OBJECTIVE:
Render every entry exactly as it appears.

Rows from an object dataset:
= = = =
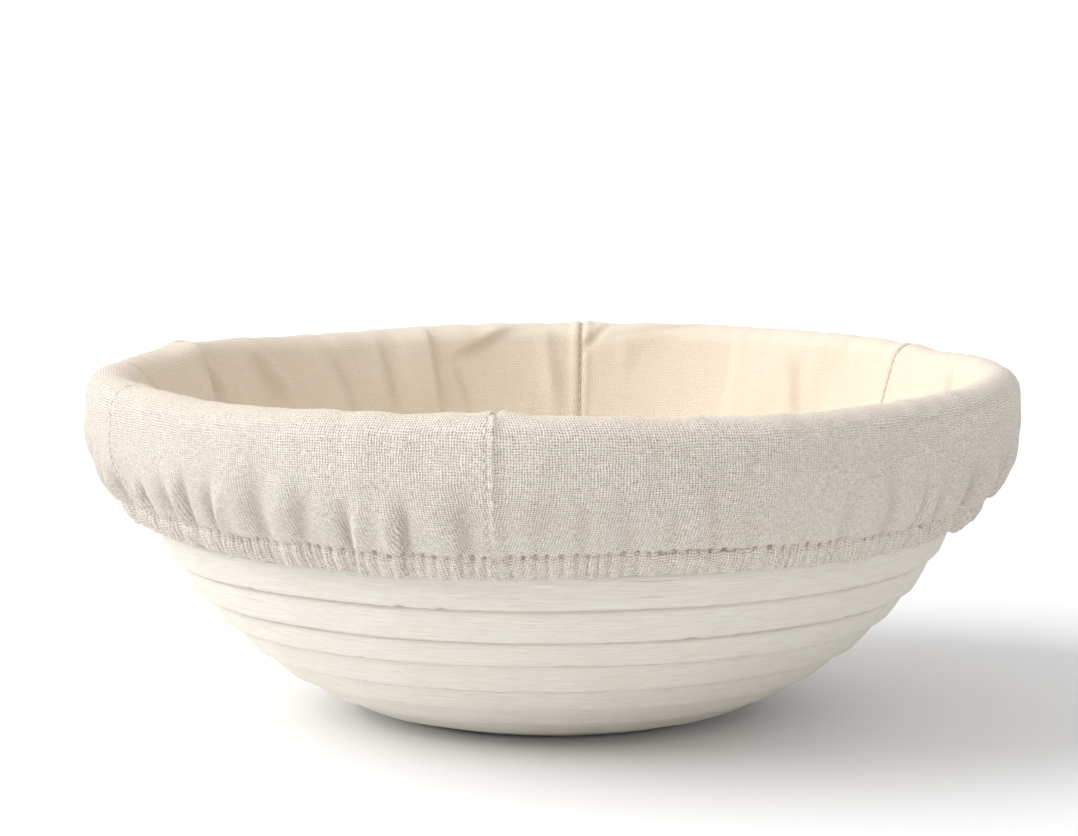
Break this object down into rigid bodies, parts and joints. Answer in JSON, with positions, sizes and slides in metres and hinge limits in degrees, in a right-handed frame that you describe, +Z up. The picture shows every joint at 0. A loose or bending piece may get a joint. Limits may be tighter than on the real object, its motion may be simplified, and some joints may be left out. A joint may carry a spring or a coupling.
{
  "type": "banneton basket",
  "caption": "Round bread proofing basket of spiral-wound half-round cane, with a removable cloth liner held under the rim by an elastic hem.",
  "frame": {"origin": "centre of the underside, on the surface that the basket stands on", "axes": "+Z up along the bowl's axis, the liner's front seam on the -Y side"},
  "size_m": [0.2356, 0.2356, 0.088],
  "materials": {
    "cane": "raw, dusted with flour",
    "pins": "raw bamboo",
    "liner_cloth": "unbleached plain-weave linen",
    "thread": "sewing thread",
    "elastic": "woven flat elastic"
  },
  "bodies": {
    "basket": {"base_cane": "cane", "foot_cane": "cane", "lower_wall_cane": "cane", "upper_wall_cane": "cane", "rim_cane": "cane", "base_pins": "pins", "foot_pins": "pins", "lower_wall_pins": "pins", "upper_wall_pins": "pins", "rim_pins": "pins"},
    "liner": {"lining_panel_1": "liner_cloth", "lining_panel_2": "liner_cloth", "lining_panel_3": "liner_cloth", "lining_panel_4": "liner_cloth", "lining_panel_5": "liner_cloth", "lining_panel_6": "liner_cloth", "skirt_panel_1": "liner_cloth", "skirt_panel_2": "liner_cloth", "skirt_panel_3": "liner_cloth", "skirt_panel_4": "liner_cloth", "skirt_panel_5": "liner_cloth", "skirt_panel_6": "liner_cloth", "lining_thread_1": "thread", "lining_thread_2": "thread", "lining_thread_3": "thread", "lining_thread_4": "thread", "lining_thread_5": "thread", "lining_thread_6": "thread", "skirt_thread_1": "thread", "skirt_thread_2": "thread", "skirt_thread_3": "thread", "skirt_thread_4": "thread", "skirt_thread_5": "thread", "skirt_thread_6": "thread", "elastic_band": "elastic", "hem_thread": "thread"}
  },
  "joints": [
    {"name": "liner_lift", "type": "slide", "parent": "basket", "child": "liner", "axis": [0, 0, 1], "range_m": [0, 0.1], "deforming": ["skirt_panel_1", "skirt_panel_2", "skirt_panel_3", "skirt_panel_4", "skirt_panel_5", "skirt_panel_6", "skirt_thread_1", "skirt_thread_2", "skirt_thread_3", "skirt_thread_4", "skirt_thread_5", "skirt_thread_6", "elastic_band", "hem_thread"]}
  ]
}
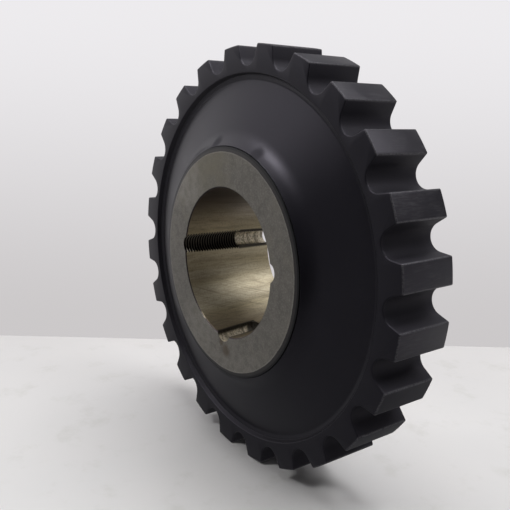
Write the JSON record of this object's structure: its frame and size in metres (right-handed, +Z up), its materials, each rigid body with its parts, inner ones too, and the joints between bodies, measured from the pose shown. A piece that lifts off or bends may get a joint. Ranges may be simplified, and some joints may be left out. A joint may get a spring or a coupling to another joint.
{
  "type": "flexible coupling element",
  "caption": "Flexible shaft coupling element: a dished rubber disc with a toothed rim, bonded to a steel hub that is bored to a taper for a clamping bush.",
  "frame": {"origin": "on the hub's axis, half way along the hub", "axes": "the hub's axis lies along Y; -Y is the front, where the large end of the taper is; +Z is up, with the part on two teeth and the blind half-hole at the bottom; +X is to the right seen from the front"},
  "size_m": [0.302, 0.0762, 0.302],
  "materials": {
    "hub_steel": "machined, matt",
    "rubber": "satin, moulded"
  },
  "bodies": {
    "root": {"hub": "hub_steel", "rubber_disc": "rubber"}
  },
  "joints": []
}
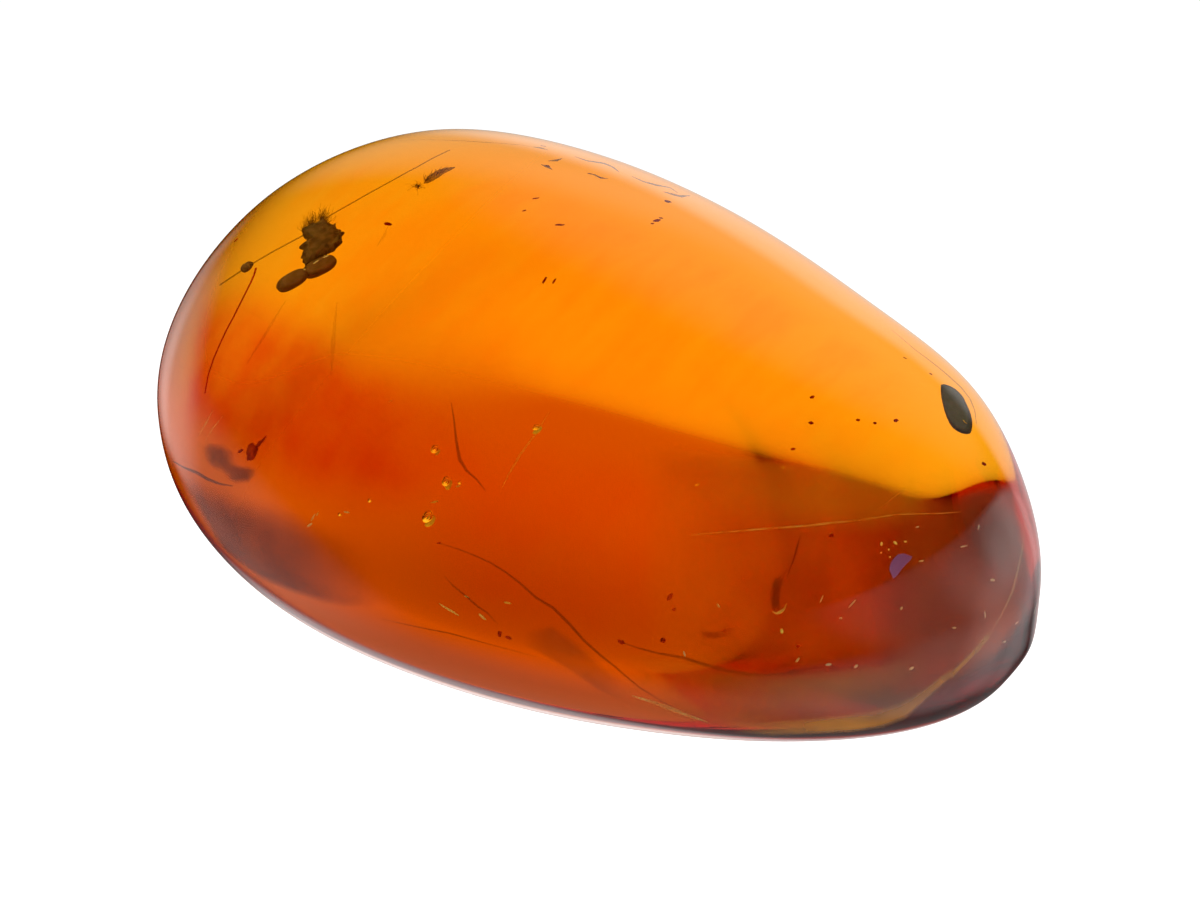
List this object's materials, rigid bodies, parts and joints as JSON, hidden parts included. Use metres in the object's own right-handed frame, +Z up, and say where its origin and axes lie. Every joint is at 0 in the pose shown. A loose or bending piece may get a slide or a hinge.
= = = =
EXERCISE RESULT:
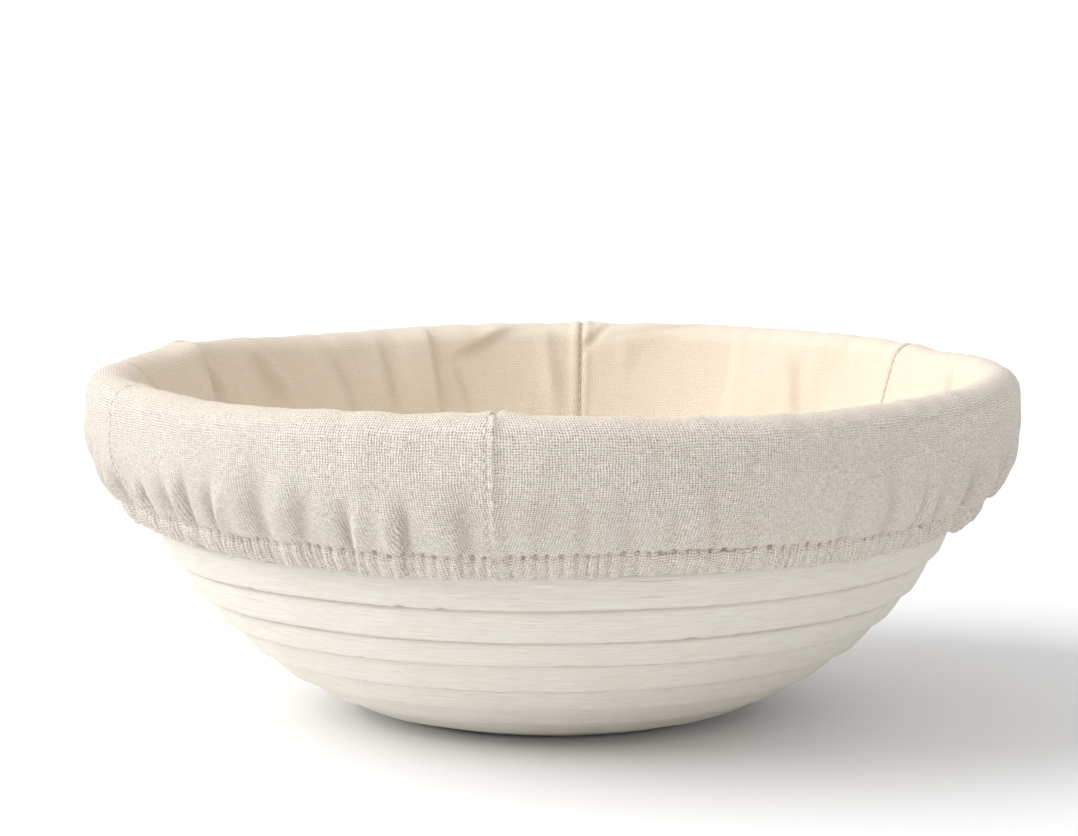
Break this object down into rigid bodies, parts and joints. Answer in JSON, with positions, sizes and slides in metres and hinge limits in degrees, in a right-handed frame that you describe, +Z up. The picture shows every joint at 0. A loose or bending piece may get a joint. Limits may be tighter than on the real object, its motion may be simplified, and some joints may be left out. A joint may carry a spring or a coupling.
{
  "type": "banneton basket",
  "caption": "Round bread proofing basket of spiral-wound half-round cane, with a removable cloth liner held under the rim by an elastic hem.",
  "frame": {"origin": "centre of the underside, on the surface that the basket stands on", "axes": "+Z up along the bowl's axis, the liner's front seam on the -Y side"},
  "size_m": [0.2356, 0.2356, 0.088],
  "materials": {
    "cane": "raw, dusted with flour",
    "pins": "raw bamboo",
    "liner_cloth": "unbleached plain-weave linen",
    "thread": "sewing thread",
    "elastic": "woven flat elastic"
  },
  "bodies": {
    "basket": {"base_cane": "cane", "foot_cane": "cane", "lower_wall_cane": "cane", "upper_wall_cane": "cane", "rim_cane": "cane", "base_pins": "pins", "foot_pins": "pins", "lower_wall_pins": "pins", "upper_wall_pins": "pins", "rim_pins": "pins"},
    "liner": {"lining_panel_1": "liner_cloth", "lining_panel_2": "liner_cloth", "lining_panel_3": "liner_cloth", "lining_panel_4": "liner_cloth", "lining_panel_5": "liner_cloth", "lining_panel_6": "liner_cloth", "skirt_panel_1": "liner_cloth", "skirt_panel_2": "liner_cloth", "skirt_panel_3": "liner_cloth", "skirt_panel_4": "liner_cloth", "skirt_panel_5": "liner_cloth", "skirt_panel_6": "liner_cloth", "lining_thread_1": "thread", "lining_thread_2": "thread", "lining_thread_3": "thread", "lining_thread_4": "thread", "lining_thread_5": "thread", "lining_thread_6": "thread", "skirt_thread_1": "thread", "skirt_thread_2": "thread", "skirt_thread_3": "thread", "skirt_thread_4": "thread", "skirt_thread_5": "thread", "skirt_thread_6": "thread", "elastic_band": "elastic", "hem_thread": "thread"}
  },
  "joints": [
    {"name": "liner_lift", "type": "slide", "parent": "basket", "child": "liner", "axis": [0, 0, 1], "range_m": [0, 0.1], "deforming": ["skirt_panel_1", "skirt_panel_2", "skirt_panel_3", "skirt_panel_4", "skirt_panel_5", "skirt_panel_6", "skirt_thread_1", "skirt_thread_2", "skirt_thread_3", "skirt_thread_4", "skirt_thread_5", "skirt_thread_6", "elastic_band", "hem_thread"]}
  ]
}
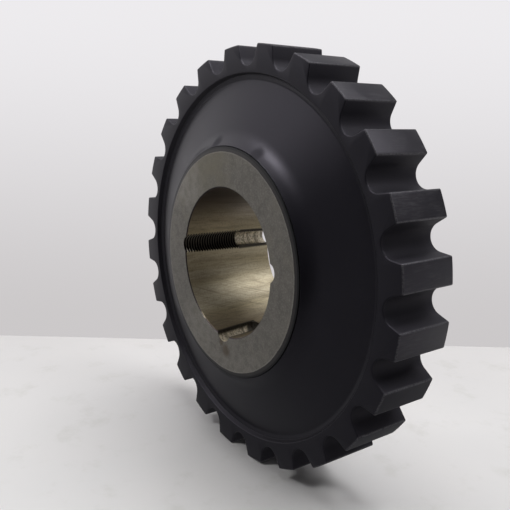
Write the JSON record of this object's structure: its frame and size in metres (right-handed, +Z up), its materials, each rigid body with its parts, inner ones too, and the joints between bodies, measured from the pose shown. A piece that lifts off or bends may get a joint. Ranges may be simplified, and some joints may be left out. A joint may get a spring or a coupling to another joint.
{
  "type": "flexible coupling element",
  "caption": "Flexible shaft coupling element: a dished rubber disc with a toothed rim, bonded to a steel hub that is bored to a taper for a clamping bush.",
  "frame": {"origin": "on the hub's axis, half way along the hub", "axes": "the hub's axis lies along Y; -Y is the front, where the large end of the taper is; +Z is up, with the part on two teeth and the blind half-hole at the bottom; +X is to the right seen from the front"},
  "size_m": [0.302, 0.0762, 0.302],
  "materials": {
    "hub_steel": "machined, matt",
    "rubber": "satin, moulded"
  },
  "bodies": {
    "root": {"hub": "hub_steel", "rubber_disc": "rubber"}
  },
  "joints": []
}
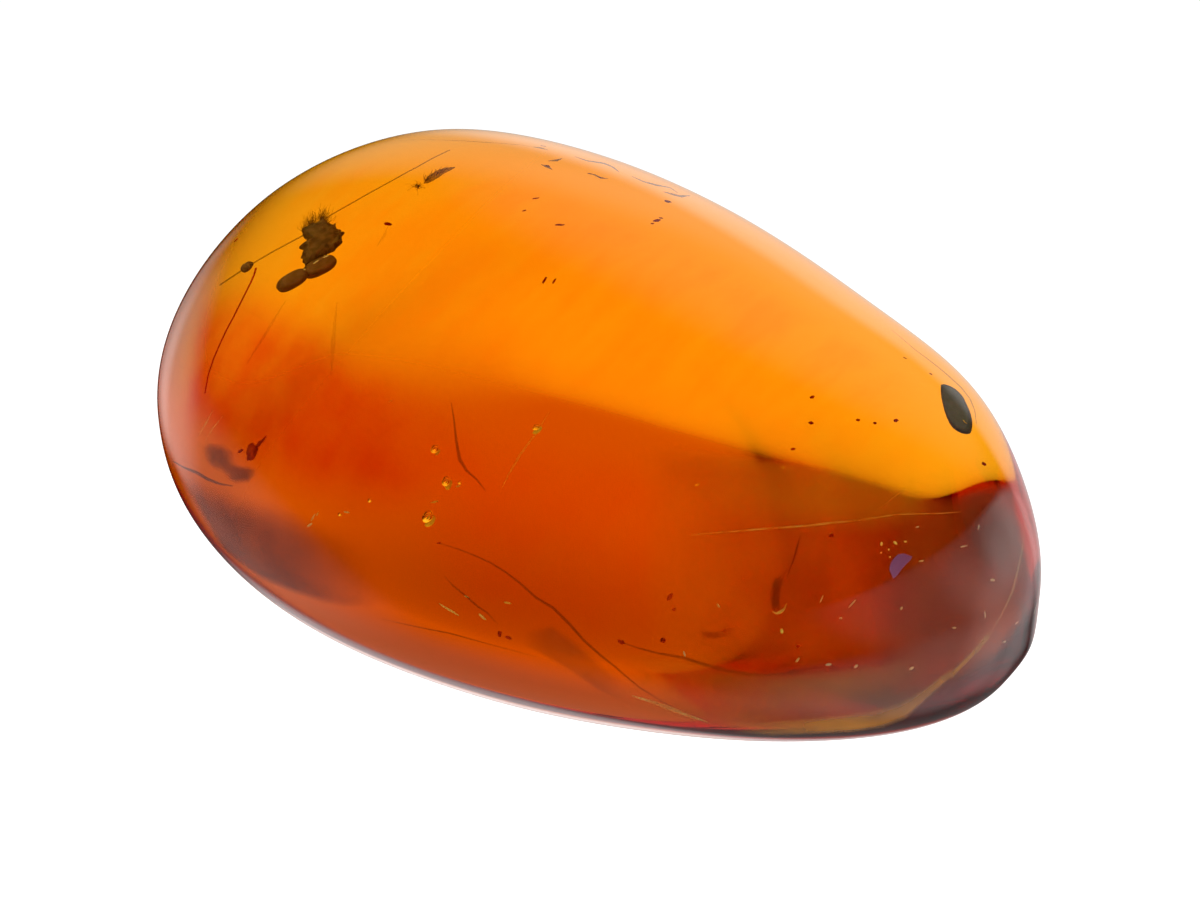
List this object's materials, rigid bodies, parts and joints as JSON, hidden parts included. Use metres in the object's own right-handed frame, +Z up, and say where its origin and axes lie. Every joint is at 0 in the pose shown. A loose or bending piece may get a slide or a hinge.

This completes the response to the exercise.